In Jordan, women make up 49% of the population of 7 million. They are empowered in almost all sectors. Women serve as police and traffic officers, judges, air force and commercial airline pilots, lawyers, doctors and engineers. There are five women in the 28-member cabinet and 15 in the 150-seat Chamber of Deputies. But they are either appointed to the cabinet or voted in under a quota imposed by Jordan’s King Abdullah II.
Abdullah — a progressive pro- Western Arab leader — and his wife, Queen Rania, fought an uphill battle in Jordan’s predominantly conservative legislature to impose harsher punishments on rapists and those who commit honour killings.
Parliament argued that sentences longer than the prevailing six months in jail would encourage women to commit vice. But the king wanted relevant references in the penal code revamped so that honour killings would be considered the same as other murders, punishable by a minimum of ten years in prison.
It took at least three years to amend the penal code, specifically Article 98, and even then not quite as much as the king had sought. Article 98 uses convoluted terminology and obliges judges to give high regard to extenuating circumstances, such as male fits of rage, when handing down sentences.
Jordanian lawyer Lubna Taweel told The Arab Weekly that the law “is in favour of men, not women”.
“Only men can benefit from Article 98 because a rapist or a perpetrator of an honour crime ends up in jail for three or six months, then he’s out to do it again,” Taweel said.
According to a Thomson Reuters Foundation report on women’s rights in the Arab world, Jordan ranked second-worst, after Egypt, in the category of honour killings. The report said 10 honour crimes were brought before judges in 2012. Additionally, 24 women went into protective police custody to avoid being killed by male relatives.
While 25 honour killings were recorded in the first nine months of 2013 in the Palestinian territories, 99.3% of women in Egypt are subject to sexual harassment, according to the report.
In Lebanon, where official statistics are inaccurate or are not made public, there is no law that prohibits sexual harassment in the workplace. The country ranked badly for failing to punish marital rape and there were 66 honour killings from 1999 through 2007, the report said.
The London-based non-governmental organisation Amnesty International (AI) said honour killings breach Article 2 of the United Nations Committee on the Elimination of Discrimination against Women (CEDAW), which prohibits “engaging in any act or practice of discrimination against women”.
But this means little to the brother who killed his pregnant sister Nida in the northern Jordan city of Jerash last summer.
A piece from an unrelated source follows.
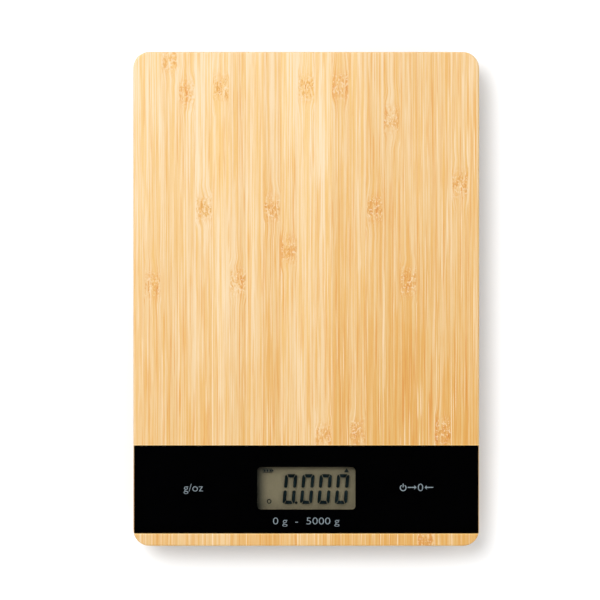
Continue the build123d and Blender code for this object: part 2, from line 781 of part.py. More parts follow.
with BuildPart() as chip_resistors:
    with BuildSketch(Plane((0, display_y, circuit_bottom))):
        with Locations((10, 0)):
            with GridLocations(4, 5, 3, 3):
                Rectangle(resistor_length, resistor_width)
        with Locations((27, -4)):
            with GridLocations(4, 4, 2, 2):
                Rectangle(resistor_width, resistor_length)
    extrude(amount=-resistor_height)
chip_resistors.part.label = "chip_resistors"
export_step(chip_resistors.part, "parts/chip_resistors.step")

# Touch keys: a foil disc behind the mask and a coil spring up to it from the board.
foil_radius = 5.0
foil_thickness = 0.08
spring_radius = 2.6
spring_wire = 0.25
spring_turns = 5
spring_bottom = circuit_top + spring_wire
spring_height = mask_bottom - foil_thickness - spring_wire - spring_bottom

for key, (x, y) in key_places.items():
    with BuildPart() as key_foil:
        with BuildSketch(Plane((x, y, mask_bottom - foil_thickness))):
            Circle(foil_radius)
        extrude(amount=foil_thickness)
    key_foil.part.label = f"{key}_key_foil"
    export_step(key_foil.part, f"parts/{key}_key_foil.step")

    with BuildPart() as key_spring:
        with BuildLine() as coil:
            Helix(
                pitch=spring_height / spring_turns, height=spring_height, radius=spring_radius,
                center=(x, y, spring_bottom),
            )
        with BuildSketch(Plane(coil.line @ 0, z_dir=coil.line % 0)):
            Circle(spring_wire)
        sweep(is_frenet=True)
    key_spring.part.label = f"{key}_key_spring"
    export_step(key_spring.part, f"parts/{key}_key_spring.step")

# ====================================================================== the leads
# Each lead is a row of points. Its bends are as large as the runs beside them allow.
pad_y = display_y + 12.0
pad_z = circuit_bottom
cell_lead_radius = 0.45
battery_lead_radius = 0.55
lane_pitch = 1.5


def bend_radii(points):
    """0.45 of the shorter run at each corner, over the tangent of half the turn."""
    radii = []
    for before, corner, after in zip(points, points[1:], points[2:]):
        run_in = Vector(*corner) - Vector(*before)
        run_out = Vector(*after) - Vector(*corner)
        shorter = min(run_in.length, run_out.length)
        radii.append(0.45 * shorter / tan(radians(run_in.get_angle(run_out) / 2)))
    return radii


lead_routes = {}
for place, colour in enumerate(("green", "white", "black", "red")):
    lane_x = -20.0 - lane_pitch * place
    start_y = 0.6 + 1.6 * place
    lead_routes[f"cell_lead_{colour}"] = (
        cell_lead_radius,
        [
            (sealant_x, start_y, cell_middle),
            (-10.5 - 0.6 * place, start_y, cell_middle),
            (lane_x + 3.5, start_y - 4.5, 7.2),
            (lane_x + 0.3, start_y - 14.0, 6.5),
            (lane_x, -34.0, 6.2),
            (lane_x + 0.4, -50.0, 6.1),
            (lane_x, -64.0, 6.3),
            (lane_x + 0.2, -72.0, 6.6),
            (lane_x, pad_y, 7.4),
            (lane_x, pad_y, pad_z),
        ],
    )
lead_routes["battery_lead_red"] = (
    battery_lead_radius,
    [
        (tab_reach, well_y - 1.0, contact_height),
        (tab_reach + 2.2, well_y - 1.0, contact_height),
        (tab_reach + 4.0, well_y - 4.0, 7.1),
        (tab_reach + 4.2, well_y - 10.0, 6.6),
        (tab_reach + 3.0, well_y - 17.0, 6.4),
        (tab_reach + 1.8, well_y - 22.5, 6.7),
        (tab_reach + 1.6, pad_y, 7.4),
        (tab_reach + 1.6, pad_y, pad_z),
    ],
)
lead_routes["battery_lead_black"] = (
    battery_lead_radius,
    [
        (1.0, well_y - tab_reach, contact_height),
        (1.0, well_y - tab_reach - 1.8, contact_height),
        (3.0, well_y - tab_reach - 4.2, 7.2),
        (6.2, well_y - tab_reach - 6.4, 7.1),
        (7.8, pad_y, 7.5),
        (7.8, pad_y, pad_z),
    ],
)

for name, (lead_radius, points) in lead_routes.items():
    with BuildPart() as lead:
        with BuildLine() as route:
            FilletPolyline(*points, radius=bend_radii(points))
        with BuildSketch(Plane(route.line @ 0, z_dir=route.line % 0)):
            Circle(lead_radius)
        sweep()
    lead.part.label = name
    export_step(lead.part, f"parts/{name}.step")
    # the volume is that of the section along the whole route
    print(name, "volume over section times length:",
          round(lead.part.volume / (pi * lead_radius**2 * route.wire().length), 4),
          "radii:", [round(radius, 1) for radius in bend_radii(points)])
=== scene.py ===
"""Finishes and small pieces of a slim kitchen scale, built on its packed frame."""

import math

import bmesh
import bpy
from bpy.props import FloatProperty, FloatVectorProperty, IntProperty
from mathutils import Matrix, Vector


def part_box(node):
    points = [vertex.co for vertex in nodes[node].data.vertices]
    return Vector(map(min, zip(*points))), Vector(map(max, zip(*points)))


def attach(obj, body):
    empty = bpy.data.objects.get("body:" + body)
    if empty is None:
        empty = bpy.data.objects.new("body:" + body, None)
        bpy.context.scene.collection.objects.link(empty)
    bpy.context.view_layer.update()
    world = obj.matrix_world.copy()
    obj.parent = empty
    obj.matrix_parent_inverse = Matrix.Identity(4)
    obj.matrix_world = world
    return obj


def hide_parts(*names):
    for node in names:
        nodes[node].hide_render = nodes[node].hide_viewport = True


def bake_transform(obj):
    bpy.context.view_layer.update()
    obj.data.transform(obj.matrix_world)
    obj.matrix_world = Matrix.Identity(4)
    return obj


bl_info = {
    "name": "Kitchen Scale",
    "version": (1, 0, 0),
    "blender": (4, 5, 0),
    "location": "View3D > Sidebar > Scale",
    "description": "Finishes and small pieces of a slim kitchen scale with a bamboo platform",
    "category": "Add Mesh",
}

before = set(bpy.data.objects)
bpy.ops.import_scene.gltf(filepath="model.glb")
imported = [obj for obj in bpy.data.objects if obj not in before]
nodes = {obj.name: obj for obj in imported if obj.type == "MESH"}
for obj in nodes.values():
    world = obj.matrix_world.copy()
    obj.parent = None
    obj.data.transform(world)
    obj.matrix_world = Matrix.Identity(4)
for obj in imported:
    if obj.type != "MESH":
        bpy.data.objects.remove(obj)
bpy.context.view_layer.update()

MM = 0.001

# Rows of knots: height along the board in mm from its middle, and the glued strips that have a knot there,
# counted from the middle one. A strip with no row has no knot on the board.
KNOT_ROWS = {
    110: (-8,),
    98: (-7, -5, 0, 2),
    85: (5,),
    55: (9,),
    42: (-6, -2, 4),
    22: (-1,),
    8: (-9, -4, 6),
    -63: (1, 3, 8),
    -112: (7,),
}
# The heights reach the shader as shades of grey: 0 to 1 stands for KNOT_REACH to either side of the middle.
KNOT_REACH = 400.0
NO_KNOT = -390.0
KNOT_SHIFT = 2.0
STRIPS_EACH_SIDE = 10


# ---------------------------------------------------------------- sizes and colours


def length(name, description, millimetres):
    return FloatProperty(
        name=name, description=description, default=millimetres * MM, unit="LENGTH", precision=5
    )


def share(name, description, value):
    return FloatProperty(
        name=name, description=description, default=value, min=0.0, max=1.0, subtype="FACTOR"
    )


def colour(name, description, red, green, blue):
    return FloatVectorProperty(
        name=name, description=description, default=(red, green, blue), size=3, min=0.0, max=1.0,
        subtype="COLOR",
    )


class BoardSettings(bpy.types.PropertyGroup):
    """Sizes and colours of the bamboo board"""

    strip_width: length("Strip width", "Width of one glued bamboo strip", 7.95)
    seam_width: length("Seam width", "Width of the glue line between two strips", 0.22)
    tone_spread: share("Tone spread", "How much the strips differ in tone", 0.42)
    # painted sheen: how much paler the rear left is than the front right, as the key light's sheen falls, and
    # how strong the random cloudy tone is
    sheen_and_cloud: share("Sheen And Cloud", "How much deeper the front right of the board is than the rear left", 0.7)
    pale: colour("Pale bamboo", "Colour of the palest strips", 0.632, 0.500, 0.330)
    deep: colour("Deep bamboo", "Colour of the deepest strips", 0.522, 0.318, 0.100)
    streak: colour("Streak tint", "Tint of the fine streaks over the colour of a strip", 0.95, 0.765, 0.40)
    fibre: colour("Fibre tint", "Tint of the dark fibre lines", 0.94, 0.75, 0.46)
    knot: colour("Knot tint", "Tint of the flecks in a knot", 0.86, 0.745, 0.33)


class StripSettings(bpy.types.PropertyGroup):
    """Sizes and colours of the display strip"""

    ink: colour("Ink", "Colour of the printing behind the glass", 0.0003, 0.0003, 0.0004)
    lettering: colour("Lettering", "Colour of the signs and numbers on the strip", 0.20, 0.233, 0.268)
    unit_height: length("Unit sign height", "Height of the unit signs at the left key", 3.6)
    unit_width: length("Unit sign width", "Width of the unit signs at the left key", 9.1)
    zero_height: length("Zero sign height", "Height of the zero between arrows at the right key", 3.5)
    zero_width: length("Zero sign width", "Width of the zero between arrows at the right key", 11.9)
    power_size: length("Power sign size", "Width of the power sign at the right key", 3.1)
    range_height: length("Range line height", "Height of the numbers under the display", 3.2)
    range_width: length("Range line width", "Width of the numbers under the display", 31.0)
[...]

He stabbed her three times in the stomach, pushed her into the street while she was still breathing and ran her over with his vehicle until she died.
Surrendering to police, he told interrogators that he received a call from a friend telling him of his sister’s “bad behaviour and numerous affairs”.
He confessed he “had to clean my family’s honour”.
And, a 60-year-old father from Amman had little regard for laws when he stabbed his 25-year-old divorced daughter Mariam, also last summer, after neighbours told him that she had allegedly delivered a baby out of wedlock.
Husseini said Jordan is becoming aware that honour killings are like all other murders and that “now is the time to put an end to them”.
Honour killings may decrease but are unlikely to stop as long as Arab societies are “dominated by males”, added Husseini, who published a book — Murder in the Name of Honour — dedicated to the slain women in the stories she covered.
Husseini said the phenomenon extends to countries outside the Arab world. “Pakistan has the highest percentage of honour killings because women have no say in a society dominated by men,” she said.
For Husseini, the worst honour killing story she covered was of a 16-year-old schoolgirl who was killed by one of her brothers.
“He killed her because she was raped by another brother.”